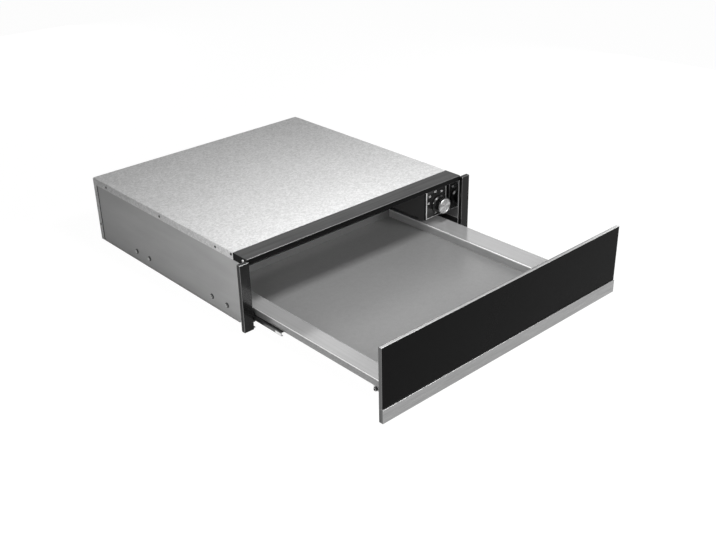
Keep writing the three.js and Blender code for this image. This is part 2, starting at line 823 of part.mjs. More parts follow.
// Black knob: skirt, waisted grip and the spindle that turns in the thermostat.
function controlKnob() {
  const skirt = KNOB_BACK - KNOB_SKIRT_T;
  const spindleEnd = FASCIA_BACK + THERMO_D - SHAFT_SHORT;
  const profile = [
    [0, KNOB_BACK - KNOB_L],
    [KNOB_GRIP_R, KNOB_BACK - KNOB_L],
    [KNOB_GRIP_R, skirt - KNOB_SKIRT_T],
    [KNOB_R - SHEET, skirt],
    [KNOB_R, skirt + SHEET],
    [KNOB_R, KNOB_BACK],
    [SPINDLE_R, KNOB_BACK],
    [SPINDLE_R, spindleEnd],
    [0, spindleEnd],
  ];
  return turned(profile, FINE).translate(KNOB_X, 0, KNOB_Z);
}

// Spun cap over the front of the grip, open towards the fascia.
function knobCap() {
  const back = KNOB_BACK - KNOB_L - SEAT;
  const front = back - CAP_SHEET;
  const inner = KNOB_GRIP_R + SEAT;
  const profile = [
    [0, back],
    [inner, back],
    [inner, back + CAP_SKIRT],
    [CAP_R, back + CAP_SKIRT],
    [CAP_R, front + CAP_ROUND],
    [CAP_R - CAP_ROUND, front],
    [0, front],
  ];
  return turned(profile, FINE).translate(KNOB_X, 0, KNOB_Z);
}

// ---------------------------------------------------------------- heater and fan

// Folded tab that holds the housing on the back panel.
function housingTab(x) {
  const wall = BACK - SHEET - SEAT;
  return join(
    block(x, x + TAB_W, HEAT_Y1 - SHEET / 2, wall, HEAT_HIGH - TAB_DROP - SHEET, HEAT_HIGH - TAB_DROP),
    block(x, x + TAB_W, wall - SHEET, wall, HEAT_HIGH - TAB_DROP - TAB_W, HEAT_HIGH - TAB_DROP),
  );
}

function heaterHousing() {
  const shell = block(HEAT_X0, HEAT_X1, HEAT_Y0, HEAT_Y1, HEAT_LOW, HEAT_HIGH);
  const hollow = block(
    HEAT_X0 + SHEET,
    HEAT_X1 - SHEET,
    HEAT_Y0 - SHEET,
    HEAT_Y1 - SHEET,
    HEAT_LOW + SHEET,
    HEAT_HIGH - SHEET,
  );
  const ends = [-1, 1].map((side) => rodY(
    HEAT_X + side * TAIL_X,
    TAIL_Z,
    ELEMENT_R + 2 * SEAT,
    HEAT_Y1 - 2 * SHEET,
    HEAT_Y1 + SHEET,
    12,
  ));
  const tabs = [HEAT_X0 + TAB_IN, HEAT_X1 - TAB_IN - TAB_W].map((x) => housingTab(x));
  return cut(join(shell, ...tabs), hollow, ...ends);
}

// Front plate of the housing, with a round of slots in front of the fan and slots for the outflow.
function fanGuard() {
  const y1 = HEAT_Y0 - SEAT;
  const plate = block(HEAT_X0, HEAT_X1, y1 - SHEET, y1, HEAT_LOW, HEAT_HIGH);
  const tools = [];
  const pitch = (2 * ROTOR_R) / GUARD_SLOTS;
  for (let i = 0; i < GUARD_SLOTS; i += 1) {
    const z = HEAT_MID - ROTOR_R + pitch * (i + 0.5);
    const half = Math.sqrt(ROTOR_R * ROTOR_R - (z - HEAT_MID) * (z - HEAT_MID));
    const low = z - GUARD_SLOT_W / 2;
    const high = z + GUARD_SLOT_W / 2;
    tools.push(block(HEAT_X - half, HEAT_X + half, y1 - 2 * SHEET, y1 + SHEET, low, high));
    for (const side of [-1, 1]) {
      const inner = HEAT_X + side * (RING_R + GUARD_LAND);
      const outer = (side < 0 ? HEAT_X0 : HEAT_X1) - side * GUARD_MARGIN;
      tools.push(block(inner, outer, y1 - 2 * SHEET, y1 + SHEET, low, high));
    }
  }
  return cut(plate, ...tools);
}

// Ring element: two ends through the housing's back, joined by a bend round the rotor.
function heaterElement() {
  const ringY = MOTOR_FRONT - ROTOR_W;
  const points = [];
  const steps = 30;
  const sweep = 2 * Math.PI - 2 * ELEMENT_OPEN;
  for (let i = 0; i <= steps; i += 1) {
    const turn = -Math.PI / 2 + ELEMENT_OPEN + (i / steps) * sweep;
    points.push(new THREE.Vector3(
      HEAT_X + RING_R * Math.cos(turn),
      ringY,
      HEAT_MID + RING_R * Math.sin(turn),
    ));
  }
  const tailOf = (end) => [HEAT_Y1 + ELEMENT_STUB, HEAT_Y1 - ELEMENT_TAIL, ringY + ELEMENT_TAIL].map(
    (y) => new THREE.Vector3(end.x, y, end.z),
  );
  const route = [...tailOf(points[0]), ...points, ...tailOf(points[steps]).reverse()];
  const section = new THREE.Shape();
  section.absarc(0, 0, ELEMENT_R, 0, 2 * Math.PI);
  return new THREE.ExtrudeGeometry(section, {
    steps: 70,
    curveSegments: 4,
    extrudePath: new THREE.CatmullRomCurve3(route, false, 'centripetal'),
  });
}

function fanMotor() {
  const boreR = MOTOR_SHAFT_R + TURN_GAP;
  const bore = rodY(HEAT_X, HEAT_MID, boreR, MOTOR_FRONT - SHEET, MOTOR_BACK - BLIND_WALL);
  return cut(rodY(HEAT_X, HEAT_MID, MOTOR_R, MOTOR_FRONT, MOTOR_BACK, FINE), bore);
}

// Radial impeller: a back disc with blades, and the shaft that runs in the motor.
function fanRotor() {
  const discBack = MOTOR_FRONT - SHEET;
  const discFront = discBack - ROTOR_DISC_T;
  const bladeFront = discFront - ROTOR_W;
  const inDisc = discFront + ROTOR_DISC_T / 3;
  const hub = rodY(HEAT_X, HEAT_MID, MOTOR_SHAFT_R + HUB_T, bladeFront + HUB_T, inDisc);
  const disc = rodY(HEAT_X, HEAT_MID, ROTOR_R, discFront, discBack, FINE);
  const shaft = rodY(HEAT_X, HEAT_MID, MOTOR_SHAFT_R, discFront, MOTOR_BACK - SHAFT_SHORT);
  const blades = [];
  for (let i = 0; i < ROTOR_BLADES; i += 1) {
    const blade = block(
      ROTOR_R - BLADE_DEPTH,
      ROTOR_R - BLADE_EDGE,
      bladeFront,
      inDisc,
      -BLADE_T / 2,
      BLADE_T / 2,
    );
    blade.rotateY((i / ROTOR_BLADES) * 2 * Math.PI);
    blades.push(blade.translate(HEAT_X, 0, HEAT_MID));
  }
  return join(disc, hub, shaft, ...blades);
}

function thermalCutout() {
  const disc = new THREE.CylinderGeometry(CUTOUT_R, CUTOUT_R, CUTOUT_H, ROUND);
  return disc.rotateX(Math.PI / 2).translate(
    HEAT_X1 - CUTOUT_IN,
    HEAT_Y0 + HEAT_D / 2,
    HEAT_HIGH + SEAT + CUTOUT_H / 2,
  );
}

// ---------------------------------------------------------------- latch and mains inlet

function latchBody() {
  const body = block(
    LATCH_X - LATCH_W / 2,
    LATCH_X + LATCH_W / 2,
    LATCH_FRONT,
    LATCH_BACK,
    LATCH_Z - LATCH_H / 2,
    LATCH_Z + LATCH_H / 2,
  );
  const boreR = PLUNGER_R + TURN_GAP;
  return cut(body, rodY(LATCH_X, LATCH_Z, boreR, LATCH_FRONT - SHEET, LATCH_BACK - BLIND_WALL));
}

function latchPlunger() {
  const end = LATCH_BACK - BLIND_WALL - LATCH_STROKE - LATCH_SPARE;
  return rodY(LATCH_X, LATCH_Z, PLUNGER_R, TRAY_BACK + LATCH_TIP, end);
}

// Bushing in the back panel that the mains lead enters by, open right through.
function cableGland() {
  const outFace = BACK + SEAT;
  const inEnd = BACK - SHEET - GLAND_INSIDE;
  const profile = [
    [GLAND_BORE_R, inEnd],
    [GLAND_NECK_R, inEnd],
    [GLAND_NECK_R, outFace],
    [GLAND_R, outFace],
    [GLAND_R, outFace + GLAND_FLANGE_T],
    [GLAND_NECK_R, outFace + GLAND_L],
    [GLAND_BORE_R, outFace + GLAND_L],
    [GLAND_BORE_R, inEnd],
  ];
  return turned(profile).translate(GLAND_X, 0, GLAND_Z);
}

function terminalBlock() {
  return block(
    TERMINAL_X,
    TERMINAL_X + TERMINAL_W,
    TERMINAL_FRONT,
    TERMINAL_BACK,
    GLAND_Z - TERMINAL_H / 2,
    GLAND_Z + TERMINAL_H / 2,
  );
}

// Internal loom: from the thermostat back through the control box to the terminal block.
function wiringLoom() {
  const start = FASCIA_BACK + 2 * SEAT + THERMO_D;
  const end = TERMINAL_FRONT - SEAT;
  const x1 = TERMINAL_X + TERMINAL_W * 0.75;
  const route = [
    new THREE.Vector3(KNOB_X, start, KNOB_Z),
    new THREE.Vector3(KNOB_X, start + LOOM_LEAD, KNOB_Z),
    new THREE.Vector3(KNOB_X + LOOM_SWAY, (start + end) / 2, (KNOB_Z + GLAND_Z) / 2),
    new THREE.Vector3(x1, end - LOOM_LEAD, GLAND_Z),
    new THREE.Vector3(x1, end, GLAND_Z),
  ];
  const section = new THREE.Shape();
  section.absarc(0, 0, LOOM_R, 0, 2 * Math.PI);
  return new THREE.ExtrudeGeometry(section, {
    steps: 40,
    curveSegments: 4,
    extrudePath: new THREE.CatmullRomCurve3(route, false, 'centripetal'),
  });
}

// ---------------------------------------------------------------- assembly

function casing() {
  const group = new THREE.Group();
  group.add(
    part('base_pan', basePan(), galvanised),
    part('back_panel', backPanel(), galvanised),
    part('top_cover', topCover(), galvanised),
    part('top_trim_bar', topTrimBar(), barGrey),
    part('control_box', controlBox(), darkMetal),
    part('control_fascia', controlFascia(), blackGloss),
    part('thermostat_body', thermostatBody(), ceramic),
    part('heater_housing', heaterHousing(), galvanised),
    part('fan_guard', fanGuard(), steel),
    part('heater_element', heaterElement(), darkMetal),
    part('fan_motor', fanMotor(), darkMetal),
    part('thermal_cutout', thermalCutout(), ceramic),
    part('latch_body', latchBody(), blackPlastic),
    part('cable_gland', cableGland(), blackPlastic),
    part('terminal_block', terminalBlock(), ceramic),
    part('wiring_loom', wiringLoom(), loomGrey),
  );
  for (const [word, side] of SIDES) {
    group.add(
      part(`side_panel_${word}`, sidePanel(side), galvanised),
      part(`mount_flange_${word}`, mountFlange(side), galvanised),
      part(`side_trim_${word}`, sideTrim(side), blackGloss),
      part(`runner_channel_${word}`, runnerChannel(side), steel),
      part(`runner_cap_${word}`, runnerCap(side), blackPlastic),
    );
    SCREW_YS.forEach((y, i) => {
      group.add(part(`runner_screw_${word}_${i + 1}`, runnerScrew(side, y), steel));
    });
  }
  return group;
}

function controlAndFan() {
  const group = new THREE.Group();
  group.add(
    part('control_knob', controlKnob(), blackPlastic),
    part('knob_cap', knobCap(), aluminium),
    part('fan_rotor', fanRotor(), steel),
    part('latch_plunger', latchPlunger(), steel),
  );
  return group;
}

// The middle members of the runners move half as far as the drawer.
function runnerSlides() {
  const group = new THREE.Group();
  for (const [word, side] of SIDES) {
    group.add(part(`runner_slide_${word}`, runnerSlide(side), steel));
  }
  group.position.y = -OPEN / 2;
  return group;
}

function drawer() {
  const group = new THREE.Group();
  group.add(
    part('drawer_tray', drawerTray(), steel),
    part('base_plate', basePlate(), satin),
    part('front_frame', frontFrame(), aluminium),
    part('front_glass', frontGlass(), blackGlass),
    part('front_strip', frontStrip(), aluminium),
    part('panel_liner', panelLiner(), steel),
  );
  for (const [word, side] of SIDES) {
    group.add(
      part(`drawer_rail_${word}`, drawerRail(side), steel),
      part(`front_bracket_${word}`, frontBracket(side), steel),
      part(`bracket_bolt_${word}`, bracketBolt(side), steel),
      part(`bumper_${word}`, bumper(side), rubber),
    );
  }
  group.position.y = -OPEN;
  return group;
}

const warmingDrawer = new THREE.Group();
warmingDrawer.add(casing(), controlAndFan(), runnerSlides(), drawer());

export default warmingDrawer;
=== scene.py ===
"""Looks of the built-in warming drawer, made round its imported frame.

Lengths are written in millimetres, in the frame's axes, and become metres when a mesh is made.
The camera, the lamps and the floor are placed in metres.
"""

import math

import bpy
import numpy as np
from mathutils import Matrix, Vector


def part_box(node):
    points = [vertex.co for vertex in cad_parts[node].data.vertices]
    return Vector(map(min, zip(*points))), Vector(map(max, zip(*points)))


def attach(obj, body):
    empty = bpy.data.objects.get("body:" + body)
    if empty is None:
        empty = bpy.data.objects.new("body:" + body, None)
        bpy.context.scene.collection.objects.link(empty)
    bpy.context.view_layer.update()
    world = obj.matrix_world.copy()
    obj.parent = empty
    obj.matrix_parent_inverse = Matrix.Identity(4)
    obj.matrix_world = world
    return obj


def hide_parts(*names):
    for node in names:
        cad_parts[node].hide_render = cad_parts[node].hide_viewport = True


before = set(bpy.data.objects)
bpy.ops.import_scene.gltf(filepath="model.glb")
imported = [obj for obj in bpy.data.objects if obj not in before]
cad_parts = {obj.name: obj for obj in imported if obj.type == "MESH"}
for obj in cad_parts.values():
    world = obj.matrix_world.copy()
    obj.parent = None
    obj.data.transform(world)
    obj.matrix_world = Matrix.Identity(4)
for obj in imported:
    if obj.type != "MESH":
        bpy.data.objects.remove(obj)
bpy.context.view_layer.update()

MM = 0.001
TINY = 1e-6
X, Y, Z = np.eye(3)


def spot(node):
    """Lowest and highest corner of a frame node, in millimetres."""
    low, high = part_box(node)
    return np.array(low) / MM, np.array(high) / MM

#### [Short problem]
Write out exactly the lines running from the line containing "const warmingDrawer = new THREE.Group();" to the line containing "cad_parts[node].hide_render = cad_parts[node].hide_viewport", with both of those lines included.

#### [Written reply]
const warmingDrawer = new THREE.Group();
warmingDrawer.add(casing(), controlAndFan(), runnerSlides(), drawer());

export default warmingDrawer;
=== scene.py ===
"""Looks of the built-in warming drawer, made round its imported frame.

Lengths are written in millimetres, in the frame's axes, and become metres when a mesh is made.
The camera, the lamps and the floor are placed in metres.
"""

import math

import bpy
import numpy as np
from mathutils import Matrix, Vector


def part_box(node):
    points = [vertex.co for vertex in cad_parts[node].data.vertices]
    return Vector(map(min, zip(*points))), Vector(map(max, zip(*points)))


def attach(obj, body):
    empty = bpy.data.objects.get("body:" + body)
    if empty is None:
        empty = bpy.data.objects.new("body:" + body, None)
        bpy.context.scene.collection.objects.link(empty)
    bpy.context.view_layer.update()
    world = obj.matrix_world.copy()
    obj.parent = empty
    obj.matrix_parent_inverse = Matrix.Identity(4)
    obj.matrix_world = world
    return obj


def hide_parts(*names):
    for node in names:
        cad_parts[node].hide_render = cad_parts[node].hide_viewport = True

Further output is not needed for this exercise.